There’s something within that small statement that stirs my needy, little soul.

When I became a Christian, I thought the name of the game was conformity. I thought I was joining a club and the rules of the club were simple:

Dress this way.

Use these words.

Do this on Sunday Mornings and that on Wednesday nights.

Be appalled by this, this, this, aaaand that.

Get indignant about such and such.

Above all, pretend that everything is ok, even when it most definitely is not, because you have Jesus and Jesus takes away your problems.

So I went and got a bob, which seemed like the right haircut for the part. And I started wearing a cross all the time for no other reason than so people would know I was in the club. And then, in an effort to use all the words at once, I took my little sister to Carls Jr. and tried to evangelize her over Western Bacon Cheeseburgers and chocolate shakes. She got up to use the bathroom (or possibly to call for help) and the old ladies in the booth next to me leaned over to tell me what I good job I was doing. They were obviously in the club and had recognized me by my words… or maybe by my hair.

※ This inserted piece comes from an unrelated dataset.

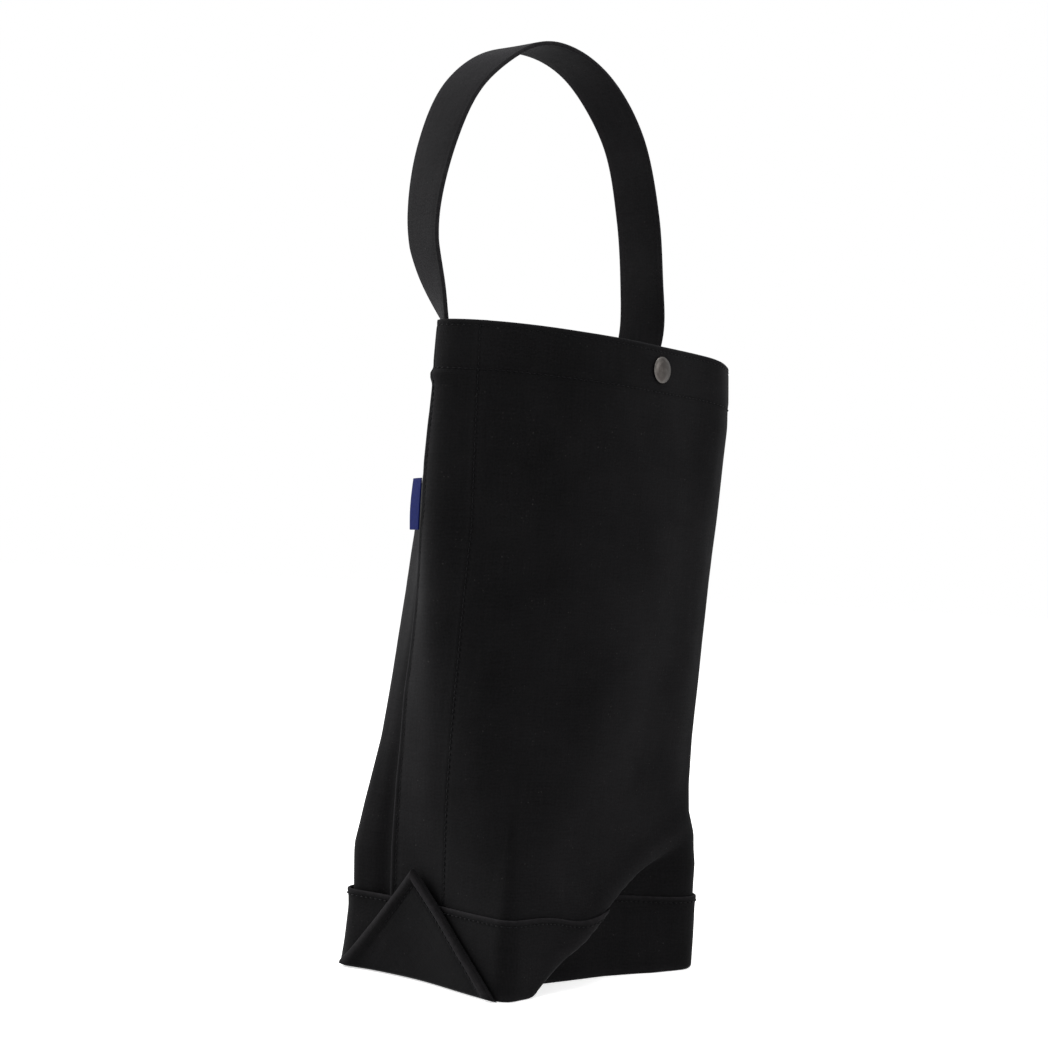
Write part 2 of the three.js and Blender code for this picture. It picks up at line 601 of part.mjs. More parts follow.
/** Ring spring that lies in the socket's groove. */
function socketSpring() {
  const wire = 0.35;
  const geometry = new THREE.TorusGeometry(GROOVE_RADIUS - wire - GAP, wire, 8, 28);
  geometry.rotateX(Math.PI / 2);
  const y = socketY + (SOCKET_FLOOR + SOCKET_DEPTH - 0.5) / 2;
  geometry.translate(snapX, y, snapHeight);
  return facingOut(geometry);
}

const frontCap = capProfile(SNAP_RADIUS, 2.4, frontPost);
part('snap_cap', turnedAt(snapX, frontFace, snapHeight, frontCap), METAL_LOOK);
part('snap_socket', turnedAt(snapX, socketY, snapHeight, socketProfile), STEEL_LOOK);
part('snap_spring', socketSpring(), STEEL_LOOK);
part('snap_stud', turnedAt(snapX, studY, snapHeight, studProfile), STEEL_LOOK);
const backCap = mirrored(capProfile(HALF_RADIUS, 1.4, backPost));
part('snap_back_cap', turnedAt(snapX, backFace, snapHeight, backCap), METAL_LOOK);

// ---- Rows of stitches ---------------------------------------------------------------------------
const EDGE_ROW = BODY_HEIGHT - STITCH_INSET;
const HEM_ROW = HEM_FOOT + STITCH_INSET;
const FLAP_MARGIN = 1; // a row stops this far from the edge of a mouth flap

/** Arc stations strictly between two places, with the places themselves at the ends. */
function between(arcs, low, high) {
  return [low, ...arcs.filter((s) => s > low && s < high), high];
}

/** Row over a mouth flap. */
function flapRow(arcs, middle, skin, z) {
  const reach = HALF_FLAP - FLAP_MARGIN;
  return levelRow(between(arcs, middle - reach, middle + reach).map((s) => [s, skin.outer]), z);
}

/** Row round one side, from the front flap over the lap's edge to the back flap. */
function sideRow(side, z) {
  const reach = HALF_FLAP + SLIT + FLAP_MARGIN;
  const lapEdge = side < 0 ? GIRTH - LAP : FLAT_WIDTH + LAP;
  const step = side < 0 ? -1 : 1;
  const front = side < 0
    ? between(frontArcs, -LAP, FRONT_MIDDLE - reach).reverse()
    : between(frontArcs, FRONT_MIDDLE + reach, FLAT_WIDTH + LAP);
  const back = side < 0
    ? between(backArcs, BACK_MIDDLE + reach, lapEdge - 4 * GAP).reverse()
    : between(backArcs, lapEdge + 4 * GAP, BACK_MIDDLE - reach);
  const over = front.slice(0, -1).map((s) => [s, FRONT_SKIN.outer]);
  const edge = [[lapEdge + step * 2 * GAP, FRONT_SKIN.outer]];
  return levelRow([...over, ...edge, ...back.map((s) => [s, BACK_SKIN.outer])], z);
}

for (const [label, z] of [['edge', EDGE_ROW], ['hem', HEM_ROW]]) {
  part(`front_${label}_stitches`, flapRow(frontArcs, FRONT_MIDDLE, FRONT_SKIN, z), THREAD_LOOK);
  part(`back_${label}_stitches`, flapRow(backArcs, BACK_MIDDLE, BACK_SKIN, z), THREAD_LOOK);
  part(`left_${label}_stitches`, sideRow(-1, z), THREAD_LOOK);
  part(`right_${label}_stitches`, sideRow(1, z), THREAD_LOOK);
}

const seamLow = BAND_HEIGHT + FLAP_MARGIN;
const seamHigh = HEM_FOOT - FLAP_MARGIN;
const seamRises = between(levels, seamLow, seamHigh);
for (const [name, line] of [['left', 0], ['right', FLAT_WIDTH]]) {
  const outwards = line === 0 ? -ROW : ROW;
  const backRow = uprightRow(line + outwards, seamRises, FRONT_SKIN.outer);
  const frontRow = uprightRow(line - outwards, seamRises, FRONT_SKIN.outer);
  part(`${name}_seam_back_stitches`, backRow, THREAD_LOOK);
  part(`${name}_seam_front_stitches`, frontRow, THREAD_LOOK);
}
const bandPath = ringArcs.map((s) => [s, BAND_SKIN.outer]);
part('base_band_stitches', levelRow(bandPath, BAND_HEIGHT - STITCH_INSET, true), THREAD_LOOK);

// ---- Origin -------------------------------------------------------------------------------------
const around = new THREE.Box3().setFromObject(group);
const centre = around.getCenter(new THREE.Vector3());
for (const mesh of group.children) mesh.geometry.translate(-centre.x, -centre.y, -around.min.z);

export default group;
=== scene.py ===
"""Canvas shoe bag: looks, studio and camera.

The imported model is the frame. Every soft piece is a surface worked out with numpy on two parameters: the arc
position round the bag and the height up it. Sizes are in millimetres until a mesh is made, and meshes are in metres.
"""

import logging
import math
from dataclasses import dataclass, field
from enum import Enum
from functools import partial

import bmesh
import bpy
import numpy as np
from mathutils import Matrix, Vector


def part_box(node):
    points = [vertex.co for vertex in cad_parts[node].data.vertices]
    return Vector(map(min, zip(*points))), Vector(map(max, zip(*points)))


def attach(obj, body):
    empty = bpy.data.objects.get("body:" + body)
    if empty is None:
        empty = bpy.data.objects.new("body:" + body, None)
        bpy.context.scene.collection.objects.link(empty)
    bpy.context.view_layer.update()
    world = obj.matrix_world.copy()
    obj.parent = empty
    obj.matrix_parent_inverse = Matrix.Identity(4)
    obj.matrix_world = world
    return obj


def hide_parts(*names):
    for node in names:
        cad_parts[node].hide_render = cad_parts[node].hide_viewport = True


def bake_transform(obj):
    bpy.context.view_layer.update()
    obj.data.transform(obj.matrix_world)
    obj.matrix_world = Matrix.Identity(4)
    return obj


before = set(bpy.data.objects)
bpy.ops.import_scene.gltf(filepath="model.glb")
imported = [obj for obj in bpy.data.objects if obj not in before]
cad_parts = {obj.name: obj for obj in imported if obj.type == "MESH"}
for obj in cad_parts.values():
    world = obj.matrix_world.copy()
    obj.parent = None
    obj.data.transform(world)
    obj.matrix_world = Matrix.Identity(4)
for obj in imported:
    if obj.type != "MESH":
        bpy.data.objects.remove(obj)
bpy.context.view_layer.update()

Array = np.ndarray
LOG = logging.getLogger("shoe_bag")
MM = 0.001
CLOTH_UV = "cloth"
# Vertex attribute of wear, which on the canvas also carries a painted highlight along the crease's crest.
WEAR_AND_HIGHLIGHT = "wear"
STITCH = 3.1
"""Length of one stitch with its gap, in millimetres."""
STITCH_DENT = 0.9
"""How far, in millimetres, the canvas dips to each side of a row of stitches."""


class Body(Enum):
    """Bodies that a piece can ride on."""

    BAG = "bag"
    FRONT_MOUTH = "front_mouth"
    BACK_MOUTH = "back_mouth"
    HANDLE = "handle"


class Side(Enum):
    """The two sides of the bag, as the sign of X."""

    LEFT = -1
    RIGHT = 1

    @property
    def label(self) -> str:
        """The side's word in the names of pieces and CAD nodes."""
        return self.name.lower()


# ---- Small numpy helpers ------------------------------------------------------------------------


def smooth(t: Array) -> Array:
    """Smoothstep: 0 below 0, 1 above 1, and 3t^2 - 2t^3 in between."""
    t = np.clip(t, 0.0, 1.0)
    return t * t * (3 - 2 * t)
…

It was ugly. But it was me. That was who I was – the result of a lifetime of pretending to be someone I wasn’t so that I would be liked, or accepted, popular, worthy, wanted….loved. I had gotten pretty adept at speaking in someone else’s voice, using their words, playing by their rules. And walking into the church was no different. Except it was worse. Because when you go against social norms in the church, the people in the club will call you things like “dangerous”.

I don’t know when, but at some point I stopped watching what the people in the club were doing and I started to look at Jesus. That dude broke all the rules.

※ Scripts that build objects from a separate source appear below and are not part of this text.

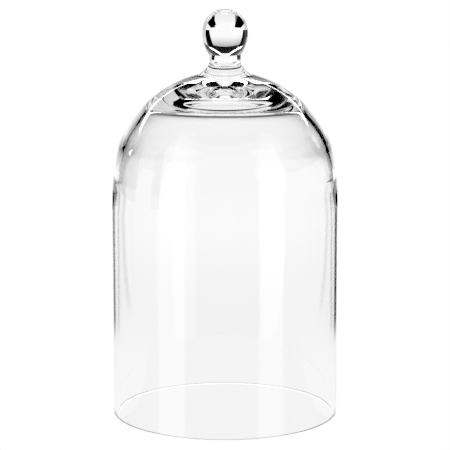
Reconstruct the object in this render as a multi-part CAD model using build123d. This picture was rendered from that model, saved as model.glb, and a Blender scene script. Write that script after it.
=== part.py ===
"""Glass bell jar dome: a blown, open-mouthed bell with a solid ball knob fused to its crown.

Frame: +Z up, origin at the centre of the rim plane, on the axis that every piece turns about.
Units: millimetres.  Each piece is one separate gather of glass, written as its own solid; the pieces
meet face to face where they were fused hot.
"""
from build123d import *
import os
from math import acos, asin, cos, degrees, radians, sin

# ---------------------------------------------------------------- driving dimensions
overall_height = 300.0        # rim plane to the top of the ball
bell_radius = 83.0            # outside of the straight wall
wall = 3.0                    # glass thickness of the straight wall
rim_round = 0.8               # fire-polished rounding of the two rim edges

# The bell's two surfaces leave their straight walls in arcs, each tangent to the one before it.
# A turn is how many degrees the surface has leaned over, from upright, by the end of its arc.
outer_start = 155.5           # height where the outside leaves the straight wall
outer_easing_radius = 190.0   # slow lean below the shoulder
outer_easing_turn = 13.7
outer_shoulder_radius = 40.0
outer_shoulder_turn = 29.0
crown_radius = 86.0           # up to the seat of the knob

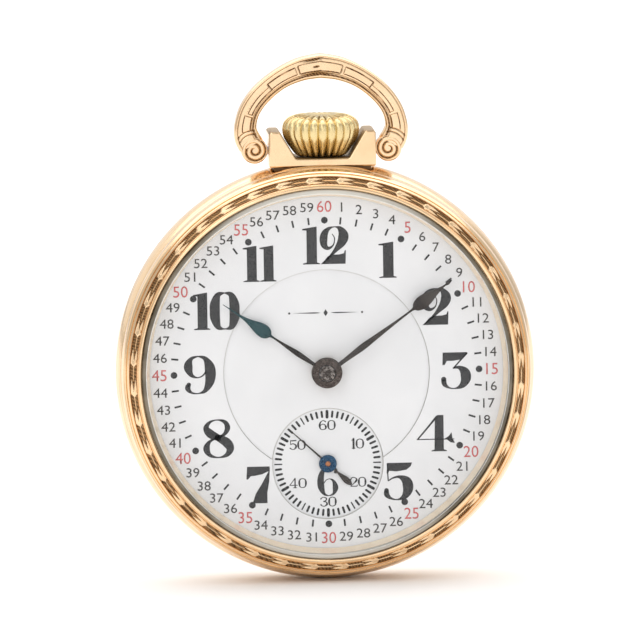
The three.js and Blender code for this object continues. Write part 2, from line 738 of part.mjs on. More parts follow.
function balanceCock() {
  const shape = outline([
    ...arcPoints(BRIDGE_RADIUS, SEAM_LEFT + radians(1), radians(170), 6),
    [-16.4, 0.4],
    ...arcPoints(2.5, radians(150), radians(390), 10, BALANCE),
    [-8.6, 2.4],
    [-8.6, 6.6],
  ]);
  const body = joined(
    flat(shape, BRIDGE_FRONT, BRIDGE_BACK), ...pillarsUnder([COCK_PILLAR], 3.0),
  );
  return piece('balance_cock', cut(
    body, ...jewelHoles([BALANCE]), ...screwHoles([COCK_PILLAR]),
  ), 'nickel');
}

function palletBridge() {
  const { angle } = between(ESCAPE, BALANCE);
  const across = angle + Math.PI / 2;
  const far = polar(4.0, across, PALLET);
  const near = polar(-0.3, across, PALLET);
  const side = (pair, sign) => polar(sign * 0.8, angle, { x: pair[0], z: pair[1] });
  const shape = outline([side(near, -1), side(near, 1), side(far, 1), side(far, -1)]);
  const middle = (LAYER.palletBridge.front + LAYER.palletBridge.back) / 2;
  const foot = discAt({ x: far[0], z: far[1] }, 0.8, PLATE_BACK, middle, TINY_STEPS);
  const { front, back } = LAYER.palletBridge;
  return piece('pallet_bridge', joined(flat(shape, front, back), foot), 'nickel');
}

function bridgeScrews() {
  const places = [
    ['barrel_bridge_screw_1', BARREL_BRIDGE_PILLARS[0]],
    ['barrel_bridge_screw_2', BARREL_BRIDGE_PILLARS[1]],
    ['train_bridge_screw_1', TRAIN_BRIDGE_PILLARS[0]],
    ['train_bridge_screw_2', TRAIN_BRIDGE_PILLARS[1]],
    ['cock_screw', COCK_PILLAR],
  ];
  const seat = BRIDGE_BACK - 0.6;
  const slot = box(-SCREW_HEAD_RADIUS, SCREW_HEAD_RADIUS, BRIDGE_BACK - 0.25, 0, -0.13, 0.13);
  const screw = cut(turned([
    [0, PLATE_BACK + 0.05], [SCREW_SHANK_RADIUS, PLATE_BACK + 0.05], [SCREW_SHANK_RADIUS, seat],
    [SCREW_HEAD_RADIUS, seat], [SCREW_HEAD_RADIUS, BRIDGE_BACK], [0, BRIDGE_BACK],
  ], SMALL_STEPS), slot);
  return places.map(([name, place]) => at(piece(name, screw, 'bluedScrew'), place));
}

function jewels() {
  const places = [
    ['balance_jewel', BALANCE], ['center_jewel', CENTER], ['third_jewel', THIRD],
    ['fourth_jewel', FOURTH], ['escape_jewel', ESCAPE],
  ];
  const setting = tube(0.3, JEWEL_RADIUS, BRIDGE_FRONT, BRIDGE_BACK + 0.1, SMALL_STEPS);
  return places.map(([name, place]) => at(piece(name, setting, 'ruby'), place));
}

// ---------------------------------------------------------------- going train

const [barrelGear, centerPinionGear] = meshing(BARREL, TEETH.barrel, CENTER, TEETH.centerPinion);
const [centerGear, thirdPinionGear] = meshing(CENTER, TEETH.center, THIRD, TEETH.thirdPinion);
const [thirdGear, fourthPinionGear] = meshing(THIRD, TEETH.third, FOURTH, TEETH.fourthPinion);
const [fourthGear, escapePinionGear] = meshing(FOURTH, TEETH.fourth, ESCAPE, TEETH.escapePinion);

const BARREL_RADIUS = 9.0;
const BARREL_BORE = 1.3;

function mainspringBarrel() {
  const { front, back } = LAYER.barrel;
  const teeth = LAYER.barrelTeeth;
  const drum = turned([
    [BARREL_BORE, front], [BARREL_RADIUS, front], [BARREL_RADIUS, back], [BARREL_BORE, back],
    [BARREL_BORE, back - 0.2], [BARREL_RADIUS - 0.4, back - 0.2],
    [BARREL_RADIUS - 0.4, front + 0.25], [BARREL_BORE, front + 0.25],
  ], MIDDLE_STEPS);
  const bore = BARREL_RADIUS - 0.2;
  const rim = flat(bored(toothed(barrelGear), bore), teeth.front, teeth.back, MIDDLE_STEPS);
  return at(piece('mainspring_barrel', joined(drum, rim), 'brass'), BARREL);
}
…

I watched him sit in a market place braiding for himself a whip. And when he was done… He went ape-shit on a bunch of scumbags, overturning tables and going all Indiana Jones with that whip until the House of God had been restored to just that.

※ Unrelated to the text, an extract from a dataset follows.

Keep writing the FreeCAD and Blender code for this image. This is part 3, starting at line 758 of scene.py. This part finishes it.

I watched him sit on the edge of a well in the countryside, where he had a quiet conversation with a sordid woman that would change her life and the lives of many around her. In that little chat, he challenged her honesty and invited her to become one who worships God in spirit and in truth.

I watched Jesus tell stories. I saw him talking to normal people about normal crap and pointing out God along the way.

And I started to realize that I had been created with a distinct voice and that God was calling me to use it, whispering, “Be who you are, Baby Girl. I made you. You were meant to tell an honest story.”

What a HUGE freaking relief. Permission to leave behind the empty shell of false pretense you’ve built up to be part of the church and BE YOURSELF. Live out loud. Share your struggles, your doubts, your furcked up-ness. And to do so in a legitimate non-douchey way that says nothing less than “There by the Grace of God go I.” Sweet, sweet mercy! There is no better feeling in this world than when someone who knows you, really knows you -because you haven’t been faking it- says, “I can hear your voice… and I love you anyway.”

What a gift.

Long before I ever posted a single word to this stupid blog, and way before I became a missionary, I stopped trying to be what the church wants and started trying to be who God wants – one who worships in spirit and in truth. Sometimes the club doesn’t like it. Sometimes a few members protest because they think I’m dangerous.

And I don’t care. It doesn’t bother me because, when I look at my life, it’s like I can hear His voice….and I hope you can, too, ever since so long ago when God nudged me and said…

Speak up.

This is a blog from Jamie, The Very Worst Missionary. No I did not give her that title, nor do I believe that title, but I think it is honestly humble to believe that of yourself. And though yes I did have the bob and the cross necklace in high school, no I did not take my little sister to a Carl Jr.’s to save her soul. I took my best friend and it was to church because club members know bringing a friend to church is worth like double points and bacon cheeseburgers are a debatable sin and I did not want to come close to any sin that might be debatable. Should probably stay away from those all together.

I am not known for being the perfect pew-sitter, nor do I want to be. I want to be like Jesus. Challenging the conventional rules, flipping everything- including the club’s perceptions and views- on it’s heads. I may not have written this blog but the message I wish to say is the same. I once was lost and of this world and then was lost in the world of Christian-ese. Thankfully God saves.